As to outgoing partitions when they are first taken from InputSplit, they are
stored in TEMPORARY (this fooled me on GIRAPH-247 for a while) Parition objects
in inputSplitCache or something like that, and only sent out on the wire when
they are a reasonable size to their real home. this is what GIRAPH-256
improves, and have had VERY good results testing it this weekend. Anyway the
inputSplitCache for that Partition object is cleared for refilling as the
vertexReader continues, and the vertices are sent over the wire as a
Collection<BasicVertex> which is also confusing since the request type is
SendPartitionRequest or something like that.
So: no "real Partitions" are created or used for anything but temp storage
until vertices arrive at the worker who will actually host them.
I can test your patch monday with metrics. Thing to remember though is this: it
might be a hard sell to introduce disk caching at all stages of the
computation, because Giraph is based on Pregel which is strictly in-memory
processing. Once we leave behind the Pregel model entirely we might be in
danger of "feature creep" that could make it hard to sell new adopters on
Giraph, or even to explain to them how it works and why its a correct approach.
I think being able to claim we are a "BSP implementation following the Pregel
model" will help adoption long term just as Hadoop can claim to be a "MapReduce
implementation with distributed filesystem based on GFS" and everyone knew just
what that was and was not.
Either way, great work, this is a lot to take on! Thanks again!

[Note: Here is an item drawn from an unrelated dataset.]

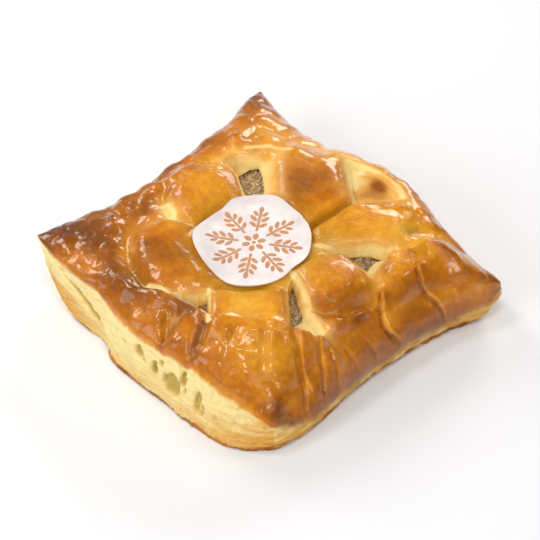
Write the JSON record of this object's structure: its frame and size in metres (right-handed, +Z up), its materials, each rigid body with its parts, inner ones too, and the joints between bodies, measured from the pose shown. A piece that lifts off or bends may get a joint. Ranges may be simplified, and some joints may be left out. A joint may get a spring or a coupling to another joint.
{
  "type": "scallop puff pastry",
  "caption": "Square puff pastry pie with raised pointed corners, a slashed glazed lid over a creamy scallop filling, and a round edible wafer on top.",
  "frame": {"origin": "middle of the flat base, on the surface the pastry lies on", "axes": "+Z up; +X runs along the tall cut front side, which faces -Y; +Y runs to the back"},
  "size_m": [0.1223, 0.1149, 0.0328],
  "materials": {
    "glazed_pastry": "egg-washed golden-brown crust, pale cream where it is cut",
    "filling": "moist creamy scallop filling",
    "wafer": "matt white wafer with a brown print"
  },
  "bodies": {
    "root": {"pastry": "glazed_pastry", "filling": "filling", "wafer_disc": "wafer"}
  },
  "joints": []
}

> Move part of the graph out-of-core when memory is low
> -----------------------------------------------------
>
> Key: GIRAPH-249
> URL: https://issues.apache.org/jira/browse/GIRAPH-249
> Project: Giraph
> Issue Type: Improvement
> Reporter: Alessandro Presta
> Assignee: Alessandro Presta
> Attachments: GIRAPH-249.patch, GIRAPH-249.patch, GIRAPH-249.patch,
> GIRAPH-249.patch, GIRAPH-249.patch
>
>
> There has been some talk about Giraph's scaling limitations due to keeping
> the whole graph and messages in RAM.
> We need to investigate methods to fall back to disk when running out of
> memory, while gracefully degrading performance.
> This issue is for graph storage. Messages should probably be a separate
> issue, although the interplay between the two is crucial.
> We should also discuss what are our primary goals here: completing a job
> (albeit slowly) instead of failing when the graph is too big, while still
> encouraging memory optimizations and high-memory clusters; or restructuring
> Giraph to be as efficient as possible in disk mode, making it almost a
> standard way of operating.
--
This message is automatically generated by JIRA.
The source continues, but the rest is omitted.